Considérant que l’article 19 de la même convention précise : « Les dispositions de la présente convention n’empêchent pas de revendiquer l’application de dispositions plus larges qui seraient édictées par la législation d’un pays de l’Union en faveur des étrangers en général » ; que dans le même esprit, l’article 20 dispose : « Les gouvernements des pays de l’Union se réservent de prendre entre eux des arrangements particuliers en tant que ces arrangements confèreraient aux auteurs des droits plus étendus que ceux accordés par la convention. ou qu’ils renfermeraient d’autres stipulations, non contraires à la présente convention.
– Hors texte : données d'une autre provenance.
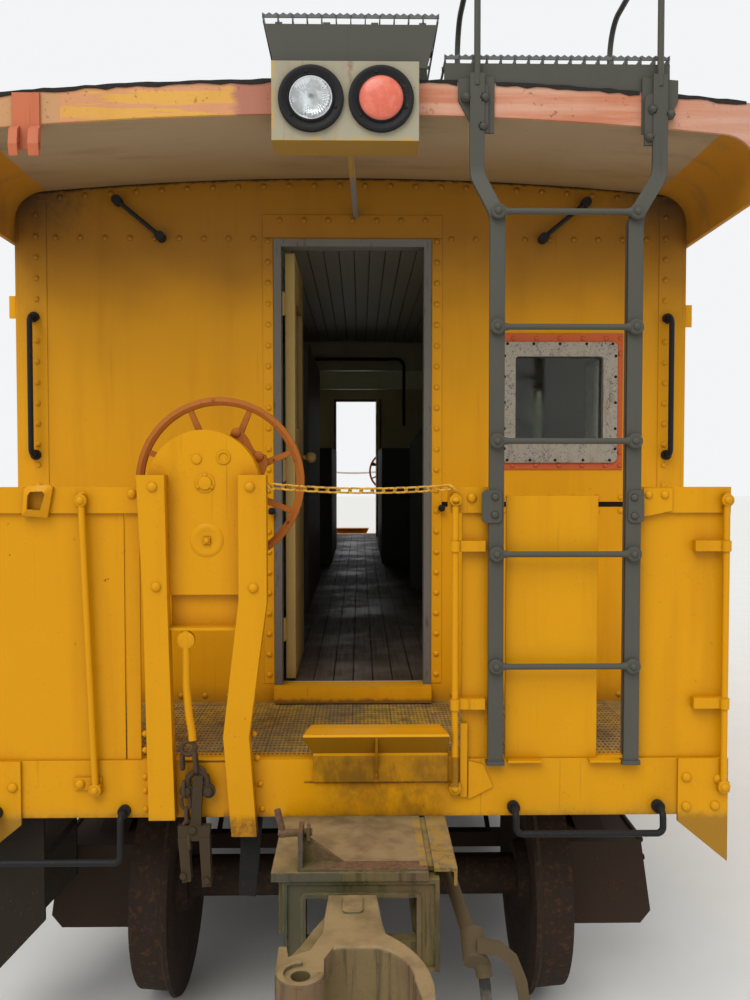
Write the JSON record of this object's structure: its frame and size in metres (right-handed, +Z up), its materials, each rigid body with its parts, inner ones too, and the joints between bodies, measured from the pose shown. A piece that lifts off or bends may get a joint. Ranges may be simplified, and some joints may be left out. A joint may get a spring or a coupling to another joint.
{
  "type": "railway caboose",
  "caption": "Steel railway caboose with open end platforms, roof ladders, hand brake wheels, offset cupola and two swivelling trucks.",
  "frame": {"origin": "on the ground midway between the trucks, under the car's centre line, at the flange tips", "axes": "+Z up, Y along the car with the pictured end at -Y, +X across to the right of one who looks at that end"},
  "size_m": [2.829, 12.428, 4.1903],
  "materials": {
    "yellow_paint": "weathered gloss",
    "cream_paint": "worn satin",
    "beige_paint": "weathered",
    "roof_paint": "weathered matt",
    "blue_grey_iron": "worn satin",
    "black_iron": "worn satin",
    "grey_metal": "worn",
    "aluminium_trim": "dull",
    "red_iron": "rusty orange-red",
    "rusty_iron": "rusted",
    "rusty_casting": "rusted",
    "truck_iron": "grimy",
    "wheel_steel": "rusted",
    "deck_steel": "worn to the metal",
    "floor_boards": "worn",
    "locker_paint": "satin",
    "hose_rubber": "aged",
    "lens": "moulded",
    "glass": "dusty"
  },
  "bodies": {
    "body": {"air_reservoir": "black_iron", "battery_box": "black_iron", "brake_rigging": "rusty_iron", "brake_stands": "yellow_paint", "centre_sill": "black_iron", "couplers": "rusty_casting", "cross_bearers": "black_iron", "crossover_plates": "yellow_paint", "cupola_end_walls": "yellow_paint", "cupola_grab_pipe": "black_iron", "cupola_roof": "roof_paint", "cupola_side_walls": "yellow_paint", "door_frames": "grey_metal", "draft_pockets": "rusty_casting", "end_railings": "yellow_paint", "end_sills": "yellow_paint", "front_brake_hose": "hose_rubber", "front_end_wall": "yellow_paint", "grab_irons": "black_iron", "hanger_straps": "rusty_iron", "hose_couplings": "rusty_casting", "interior_floor": "floor_boards", "interior_lockers": "locker_paint", "ladders": "blue_grey_iron", "lamp_lenses": "lens", "left_side_wall": "yellow_paint", "light_boxes": "beige_paint", "marker_brackets": "yellow_paint", "platform_decks": "deck_steel", "platform_stringers": "black_iron", "rear_brake_hose": "hose_rubber", "rear_end_wall": "yellow_paint", "right_side_wall": "yellow_paint", "roof": "roof_paint", "running_boards": "blue_grey_iron", "safety_chains": "yellow_paint", "side_sills": "black_iron", "side_steps": "black_iron", "smoke_jack": "black_iron", "train_pipes": "rusty_iron", "window_frames": "aluminium_trim", "window_glass": "glass"},
    "front_truck": {"front_truck_frame": "truck_iron", "front_truck_bolster": "truck_iron", "front_truck_springs": "truck_iron", "front_truck_brake_beams": "truck_iron"},
    "front_outer_wheels": {"front_truck_outer_wheelset": "wheel_steel"},
    "front_inner_wheels": {"front_truck_inner_wheelset": "wheel_steel"},
    "front_door": {"front_door": "cream_paint", "front_door_glass": "glass"},
    "front_brake_wheel": {"front_brake_wheel": "red_iron"},
    "rear_truck": {"rear_truck_frame": "truck_iron", "rear_truck_bolster": "truck_iron", "rear_truck_springs": "truck_iron", "rear_truck_brake_beams": "truck_iron"},
    "rear_outer_wheels": {"rear_truck_outer_wheelset": "wheel_steel"},
    "rear_inner_wheels": {"rear_truck_inner_wheelset": "wheel_steel"},
    "rear_door": {"rear_door": "cream_paint", "rear_door_glass": "glass"},
    "rear_brake_wheel": {"rear_brake_wheel": "red_iron"}
  },
  "joints": [
    {"name": "front_truck_swivel", "type": "hinge", "parent": "body", "child": "front_truck", "pos_m": [0, -3.288, 0.772], "axis": [0, 0, 1], "range_deg": [-3, 3]},
    {"name": "front_outer_axle", "type": "hinge", "parent": "front_truck", "child": "front_outer_wheels", "pos_m": [0, -4.507, 0.447], "axis": [1, 0, 0], "continuous": true},
    {"name": "front_inner_axle", "type": "hinge", "parent": "front_truck", "child": "front_inner_wheels", "pos_m": [0, -2.069, 0.447], "axis": [1, 0, 0], "continuous": true},
    {"name": "front_door_hinge", "type": "hinge", "parent": "body", "child": "front_door", "pos_m": [-0.296, -4.3467, 2.1], "axis": [0, 0, 1], "range_deg": [-90, 10]},
    {"name": "front_brake_wheel_spin", "type": "hinge", "parent": "body", "child": "front_brake_wheel", "pos_m": [-0.453, -5.058, 2.078], "axis": [0, 1, 0], "continuous": true},
    {"name": "rear_truck_swivel", "type": "hinge", "parent": "body", "child": "rear_truck", "pos_m": [0, 3.288, 0.772], "axis": [0, 0, 1], "range_deg": [-3, 3]},
    {"name": "rear_outer_axle", "type": "hinge", "parent": "rear_truck", "child": "rear_outer_wheels", "pos_m": [0, 4.507, 0.447], "axis": [1, 0, 0], "continuous": true},
    {"name": "rear_inner_axle", "type": "hinge", "parent": "rear_truck", "child": "rear_inner_wheels", "pos_m": [0, 2.069, 0.447], "axis": [1, 0, 0], "continuous": true},
    {"name": "rear_door_hinge", "type": "hinge", "parent": "body", "child": "rear_door", "pos_m": [0.296, 4.3467, 2.1], "axis": [0, 0, 1], "range_deg": [-90, 10]},
    {"name": "rear_brake_wheel_spin", "type": "hinge", "parent": "body", "child": "rear_brake_wheel", "pos_m": [0.453, 5.058, 2.078], "axis": [0, 1, 0], "continuous": true}
  ]
}
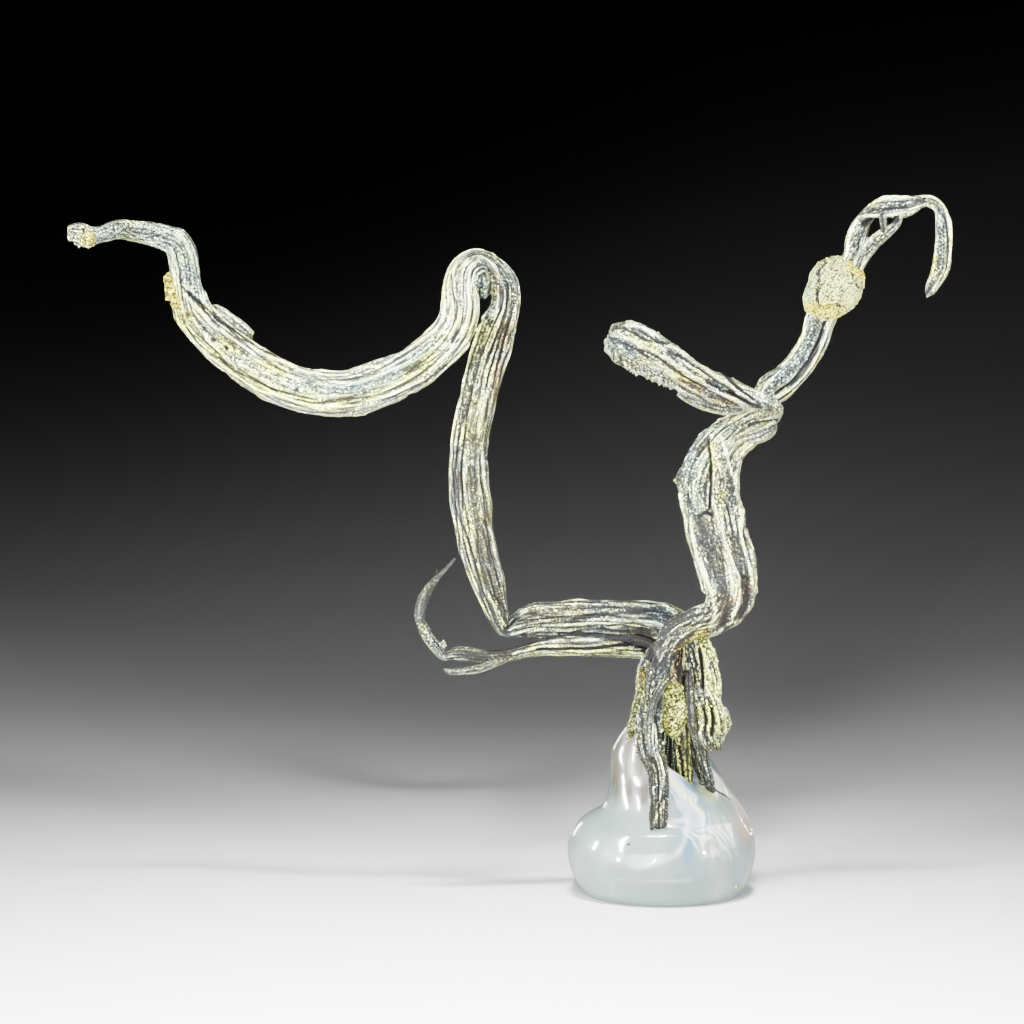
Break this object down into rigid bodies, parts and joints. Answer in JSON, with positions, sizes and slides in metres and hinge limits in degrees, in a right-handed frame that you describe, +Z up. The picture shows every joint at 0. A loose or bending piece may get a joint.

Les dispositions des arrangements existants qui répondent aux conditions précitées restent applicables » ;

Considérant qu’il résulte de ces trois textes d’égale portée que les principes posés à l’article 7 peuvent être mis en échec par les lois internes ou les conventions particulières, dans la mesure où


celles-ci accordent aux auteurs des droits plus étendus dans leur objet ou leur durée ; qu’il convient à cet égard de noter que la condition posée à l’article 20, d’après laquelle les stipulations des accords particuliers doivent être « non contraires à la présente convention » ne s’applique pas à la première branche de l’alternative visant le cas où ces accords confèrent aux auteurs des droits « plus étendus » ;

Mais considérant que le traité franco-espagnol du 16 juin 1880, ainsi que l’échange de notes du 21 juin 1957 qui accorde aux personnes visées par le traité le bénéfice des prorogations de délai instituées en 1919 et 1951, ne dérogent pas à l’article 7 de la Convention de Berne ; que ces accords de réciprocité ont en effet pour seul but d’accorder en France aux auteurs espagnols et en Espagne aux auteurs français les mêmes droits que ceux accordés à leurs nationaux par chacun des deux pays;

Or considérant qu’un auteur qui a divulgué pour la première fois son cuvre dans un pays étranger où elle est tombée dans le domaine public par suite de l’expiration du délai de cinquante ans non prorogé dans ce pays, ne peut se prévaloir en France de droits qui sont éteints dans le pays d’origine, les prorogations de la loi française n’étant pas en ce cas applicables ;

Considérant qu’il n’est pas contesté que la suite España a été publiée pour la première fois à Londres en 1890 et qu’elle est tombée dans le domaine public en Angleterre cinquante ans après le décès de l’auteur, c’est-à-dire en 1959 ; que dame Ciganer n’est donc pas fondée en sa demande tendant à obtenir le bénéfice des prorogations de la loi française ; que le jugement dont appel doit, dès lors, être confirmé.

PAR CES MOTIFS, et ceux non contraires des premiers juges, Confirme le jugement déféré ;

Condamne dame Ciganer aux dépens d’appel.

M. VASSOGNE, Premier Président. MM. Fusil et Sornay, Présidents de Chambre. Me LAMAZIÈRE, BUFFAT, FANET et CASTELAIN, Avocats.